Environmentalists are rejoicing at word that the Obama administration will delay plans for a massive Canada-to-Texas oil pipeline.
Under pressure from environmentalists and Nebraska residents and officials, the State Department announced Thursday afternoon that it will look into a new route for the Keystone XL pipeline, Reuters reports. The $7 billion project would pump crude oil from the Alberta tar sands all the way to the Gulf Coast.
Nebraskans and environmental leaders have objected to the plans on several counts. One of the biggest issues is that it would run above the Ogallala aquifer, which supplies a large swath of the Midwest with fresh water for irrigation and drinking. Nebraska’s governor sent a letter to President Obama and Secretary of State Hillary Clinton in August asking that they change the route.
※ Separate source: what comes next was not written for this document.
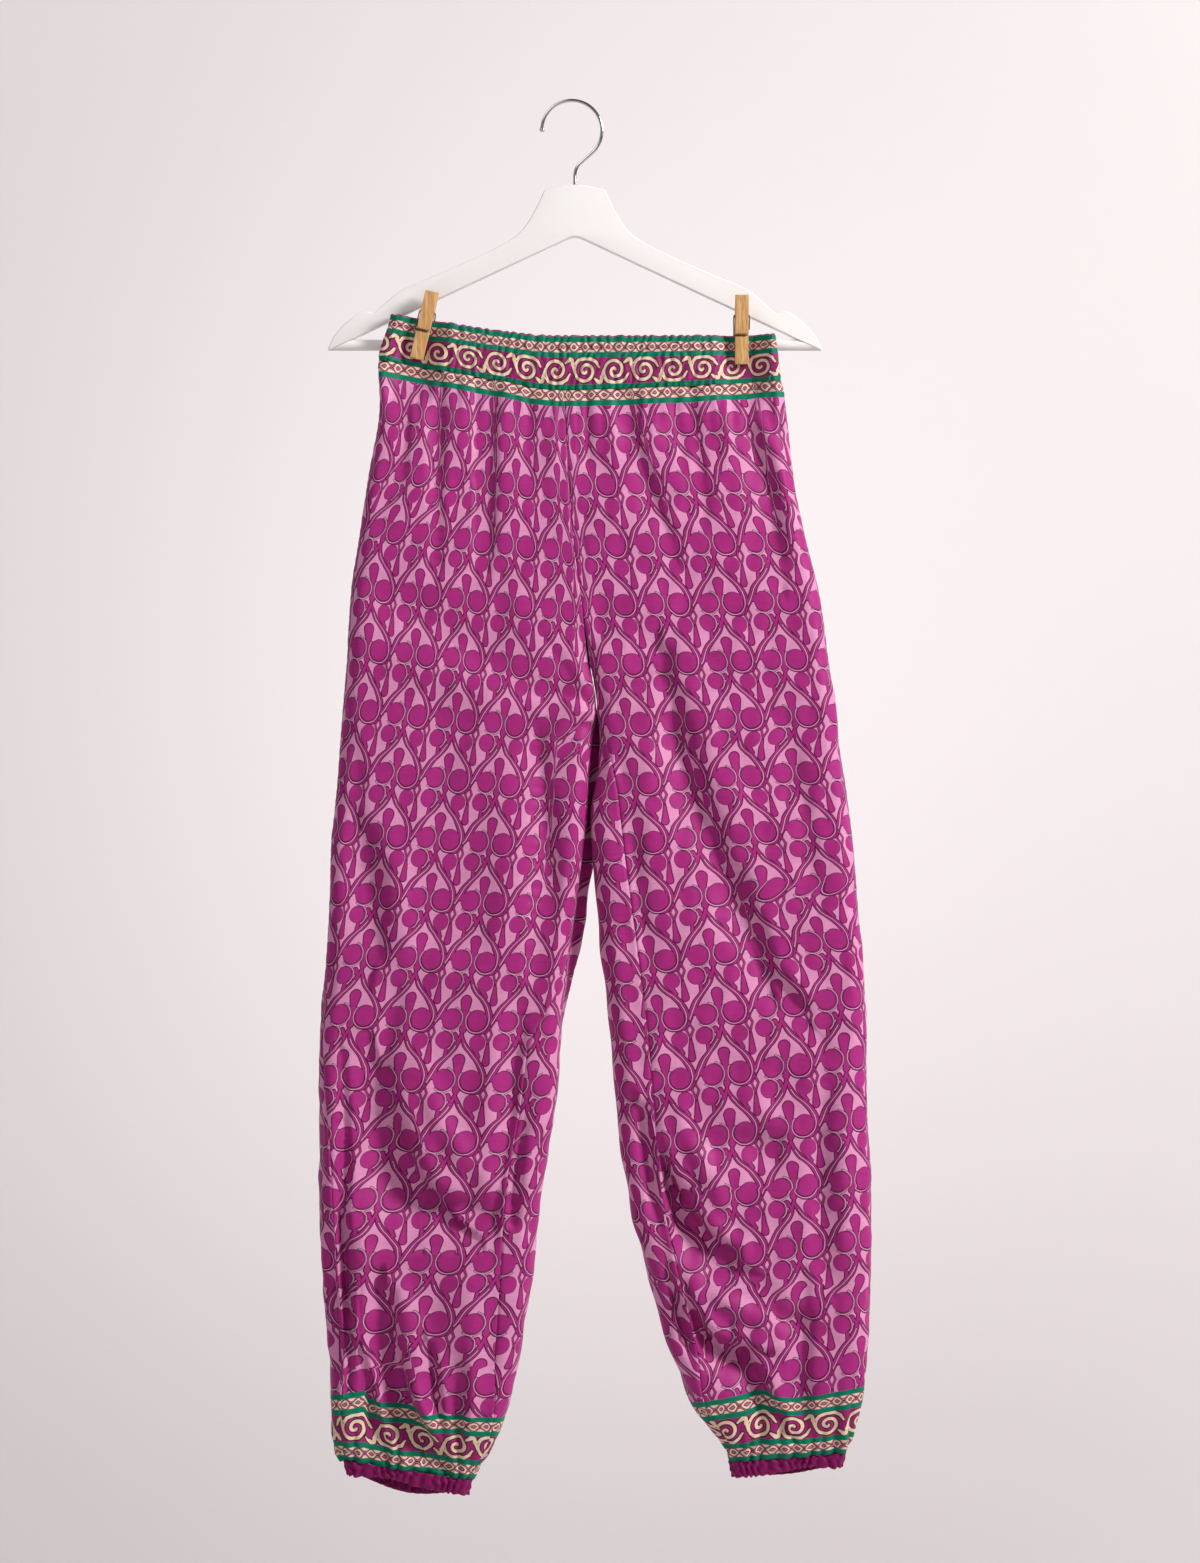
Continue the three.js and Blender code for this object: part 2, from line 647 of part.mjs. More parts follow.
function hangerHook() {
  const centreZ = hook.wire - hook.crown;
  const points = [];
  for (let degrees = 176; degrees >= -44; degrees -= 11) {
    const turn = radians(degrees);
    points.push([hook.centreX + hook.crown * Math.cos(turn), centreZ + hook.crown * Math.sin(turn)]);
  }
  points.push([7.5, -52.5], [2.2, -58], [0.3, -64], [0, -70], [0, hanger.neckZ - hook.intoWood + 1]);
  const path = new THREE.CatmullRomCurve3(points.map(([x, z]) => new THREE.Vector3(x, 0, z)));
  const section = new THREE.Shape();
  section.absarc(0, 0, hook.wire, 0, 2 * Math.PI, false);
  const wire = new THREE.ExtrudeGeometry(section, { steps: 44, curveSegments: 4, extrudePath: path });
  const ball = new THREE.SphereGeometry(hook.tipBall, 12, 8);
  ball.translate(points[0][0] + 0.3, 0, points[0][1] - 1);
  return geometryOf(solidOf(wire).add(solidOf(ball)));
}

// ---------- pegs ----------
// One wooden half, seen from the side: y grows outward from the peg's middle plane and z is along it,
// zero at the spring. Grooves hold the coil and the arm of the spring, and a hollow grips the bar.
function pegHalf() {
  const outer = peg.face + peg.thick;
  const profile = new THREE.Shape();
  profile.moveTo(outer, peg.handle);
  profile.lineTo(peg.handleEnd, peg.handle);
  profile.lineTo(peg.face + peg.grooveLip, spring.groove + 1);
  const handleTurn = Math.acos((peg.face + peg.grooveLip) / spring.groove);
  const jawTurn = Math.acos(peg.face / spring.groove);
  profile.absarc(0, 0, spring.groove, handleTurn, -jawTurn, true);
  profile.lineTo(peg.face, -spring.groove - 0.6);
  const hollowX = peg.face + pegHollow.depth - pegHollow.radius;
  const hollowTurn = Math.acos((peg.face - hollowX) / pegHollow.radius);
  profile.absarc(hollowX, pegHollow.at, pegHollow.radius, hollowTurn, -hollowTurn, true);
  profile.lineTo(peg.face, -peg.jaw + 1);
  profile.lineTo(peg.face + 1, -peg.jaw);
  profile.lineTo(outer - 0.8, -peg.jaw);
  profile.lineTo(outer, -peg.jaw + 0.8);
  profile.lineTo(outer, -spring.armAt - 1.4 * spring.armFlat);
  profile.lineTo(outer - spring.armDepth, -spring.armAt - spring.armFlat);
  profile.lineTo(outer - spring.armDepth, -spring.armAt + spring.armFlat);
  profile.lineTo(outer, -spring.armAt + 1.4 * spring.armFlat);
  const geometry = new THREE.ExtrudeGeometry(profile, {
    depth: peg.width,
    bevelEnabled: false,
    curveSegments: 7,
  });
  geometry.translate(0, 0, -peg.width / 2);
  geometry.rotateX(Math.PI / 2); // profile plane to x and z
  geometry.rotateZ(Math.PI / 2); // outward to +y, width along x
  return geometry;
}

// How far the front half is swung so that the tip of its jaw presses on the cloth.
const frontSwing = (place) => Math.asin((peg.pressY - place.y + peg.face) / (peg.jaw - 2));

// How far the back half is swung so that its hollow seats on the bar.
function backSwing(place) {
  const drop = (place.z - bar.z) / Math.cos(radians(place.lean));
  const reach = Math.hypot(place.y, drop);
  return Math.acos((peg.face - peg.barSeat) / reach) - Math.atan2(drop, -place.y);
}

// The spring: one wire from the front groove round the edge to the coil and on to the back groove.
function pegSpring(front, back) {
  const outer = peg.face + peg.thick - spring.armDepth + spring.wire + spring.overFace;
  const side = peg.width / 2 + spring.wire + spring.overEdge;
  // hand is -1 for the arm of the front half, on the left edge, and 1 for the back half's, on the right.
  const arm = (hand, angle) =>
    [
      [side, 0.45 * outer + 1.2, -0.4 * spring.armAt],
      [side, outer - 1.6, 1.8 - spring.armAt],
      [side, outer - 0.4, -spring.armAt],
      [side - 0.7, outer, -spring.armAt],
      [2.5 - side, outer, -spring.armAt],
    ].map(([x, y, z]) => {
      const turned = new THREE.Vector3(hand * x, hand * y, z);
      return turned.applyAxisAngle(new THREE.Vector3(1, 0, 0), angle);
    });
  const coil = [];
  const steps = spring.turns * 8 + 4;
  for (let i = 0; i <= steps; i++) {
    const share = i / steps;
    const turn = Math.PI * (1 - share * (2 * spring.turns + 1));
    const [y, z] = [spring.coil * Math.cos(turn), spring.coil * Math.sin(turn)];
    coil.push(new THREE.Vector3(mix(-side, side, share), y, z));
  }
  const points = [...arm(-1, front).reverse(), ...coil, ...arm(1, back)];
  const path = new THREE.CatmullRomCurve3(points, false, "centripetal");
  const section = new THREE.Shape();
  section.absarc(0, 0, spring.wire, 0, 2 * Math.PI, false);
  return new THREE.ExtrudeGeometry(section, { steps: 56, curveSegments: 3, extrudePath: path });
}

// ---------- finishes ----------
const finish = (color, roughness, metalness = 0) =>
  new THREE.MeshStandardMaterial({ color, roughness, metalness, side: THREE.FrontSide });
const printedSilk = () => finish(0xc45ba0, 0.5);
const borderSilk = () => finish(0xb08a70, 0.5);
const plainSilk = () => finish(0xa22c7c, 0.55);

const joggers = new THREE.Group();

function add(name, geometry, material, parent = joggers) {
  const mesh = new THREE.Mesh(geometry, material);
  mesh.name = name;
  parent.add(mesh);
  return mesh;
}

for (const name of ["left", "right"]) {
  add(`leg_front_${name}`, legPanel(name, -1, grid.front), printedSilk());
  add(`leg_back_${name}`, legPanel(name, 1, grid.back), printedSilk());
  add(`cuff_${name}`, cuffCasing(name), plainSilk());
}
add("waist_casing_front", waistCasing(-1), borderSilk());
add("waist_casing_back", waistCasing(1), borderSilk());
add("pocket_facing_right", pocketFacing(), plainSilk());
add("hanger_body", hangerBody(), finish(0xf2efec, 0.4));
add("hanger_bar", hangerBar(), finish(0xf2efec, 0.4));
add("hanger_hook", hangerHook(), finish(0xb9babc, 0.25, 1));

for (const [name, place] of Object.entries(pegs)) {
  const whole = new THREE.Group();
  whole.position.set(place.x, place.y, place.z);
  whole.rotation.y = radians(place.lean);
  const [front, back] = [frontSwing(place), backSwing(place)];
  const facing = { front: pegHalf().rotateZ(Math.PI), back: pegHalf() };
  add(`peg_${name}_front`, facing.front, finish(0xc99b68, 0.7), whole).rotation.x = front;
  add(`peg_${name}_back`, facing.back, finish(0xc99b68, 0.7), whole).rotation.x = back;
  add(`peg_${name}_spring`, pegSpring(front, back), finish(0x55585c, 0.35, 1), whole);
  joggers.add(whole);
}

export default joggers;
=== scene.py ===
import math

import bmesh
import bpy
import numpy as np
from mathutils import Matrix, Vector

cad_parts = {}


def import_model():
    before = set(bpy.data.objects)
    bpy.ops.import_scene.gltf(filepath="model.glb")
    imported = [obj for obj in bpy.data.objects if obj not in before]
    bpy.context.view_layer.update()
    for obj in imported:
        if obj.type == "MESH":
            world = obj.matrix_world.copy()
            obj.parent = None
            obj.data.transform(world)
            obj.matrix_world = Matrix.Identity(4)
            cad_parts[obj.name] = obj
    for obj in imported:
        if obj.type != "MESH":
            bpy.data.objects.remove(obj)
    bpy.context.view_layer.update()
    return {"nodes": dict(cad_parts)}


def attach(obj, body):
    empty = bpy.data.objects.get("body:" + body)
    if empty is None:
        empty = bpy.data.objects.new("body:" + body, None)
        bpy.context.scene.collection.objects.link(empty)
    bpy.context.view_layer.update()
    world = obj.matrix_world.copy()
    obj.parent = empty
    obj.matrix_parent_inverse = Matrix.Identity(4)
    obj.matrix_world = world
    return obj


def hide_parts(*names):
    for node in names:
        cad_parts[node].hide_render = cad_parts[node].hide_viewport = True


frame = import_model()
mm = 0.001
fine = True
print("frame loaded:", len(frame["nodes"]), "nodes")


# shape of the garment: the same tables as the solids, in millimetres
sectionColumns = ["z", "leftOuter", "leftInner", "rightInner", "rightOuter", "half"]
sections = [
    [-190, -165, -10, -10, 178.5, 5.5],
    [-235, -176, -10, -10, 182.5, 6.5],
    [-270, -174.5, -9, -9, 188, 10],
    [-337, -184.5, -5.4, -5.4, 195.5, 14],
    [-391, -192.6, -1.5, -1.5, 206, 16],
    [-445, -200.5, 5.5, 5.5, 219, 17.5],
    [-500, -203.5, 12.5, 12.5, 226.5, 18.5],
    [-546.3, -207.5, 19.7, 19.7, 232.8, 18.5],
    [-575, -209.5, 15.6, 22.4, 236, 18.5],
    [-610, -212, 13.2, 17.6, 241.5, 18.5],
    [-635, -214.5, 12, 14, 245, 19],
    [-661, -217.5, 8.8, 14.6, 248.2, 19],
    [-715, -219, 2.4, 19, 252.5, 19.5],
    [-770, -222.3, -5.4, 25, 257, 20],
    [-823, -226.5, -11, 30.2, 260.3, 20],
    [-895, -228.6, -16.5, 36.9, 261, 20.5],
    [-967, -228.6, -28.8, 45, 264.6, 21],
    [-1039, -225, -36.8, 62.1, 264.6, 21],
    [-1111, -220.5, -46.5, 83.7, 261.9, 20],
    [-1158, -218.7, -57.6, 101, 256.5, 18],
    [-1190, -216, -67, 124, 249.3, 15],
    [-1206, -211, -74, 136, 242, 12],
    [-1213, -206.5, -79, 137.5, 240.5, 11],
    [-1231, -203, -92, 139.5, 239, 10.5],
    [-1250, -201.5, -99, 140, 238.5, 10.5],
]
casingColumns = ["x", "top", "bottom"]
casingEdge = [
    [-176, -191.5, -233.5],
    [-126, -197.5, -241.5],
    [-75, -206, -250.5],
    [-15, -211.5, -260.5],
    [46, -211.5, -259],
    [112, -211.3, -256],
    [184, -209.7, -252],
]
rolledColumns = ["z", "leftOuter", "leftInner", "rightInner", "rightOuter"]
rolled = [  # millimetres of cloth that each seam is rolled to the front
    [-546.3, 0, 0, 0, 0],
    [-590, 0, 0, 22, 0],
    [-640, 0, 0, 38, 0],
    [-760, 0, 6, 44, 0],
    [-860, 13, 42, 46, 0],
    [-960, 25, 44, 44, 0],
    [-1110, 27, 36, 36, 0],
    [-1180, 18, 18, 18, 0],
    [-1240, 8, 8, 8, 0],
]
pinchColumns = ["z", "y"]
pinch = [[-190, -10.9], [-197, -10.1], [-218, -6.9], [-239, -8.0], [-262, -10], [-290, -13.5]]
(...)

Environmentalists oppose the pipeline wholesale, noting the impact of tar sands oil on the global climate. Thousands of protesters have rallied outside the White House in recent weeks in a bid to convince Obama to block the project.
The administration’s move won’t stop the project outright, but it will likely delay it until after the 2012 election, the New York Times points out. That gets Obama out of a tight spot for now, though it will likely anger Republicans and others who see the pipeline as an alternative to foreign oil.
A spokesman for TransCanada, the company behind the project, told the Washington Post a delay would be a "tragedy."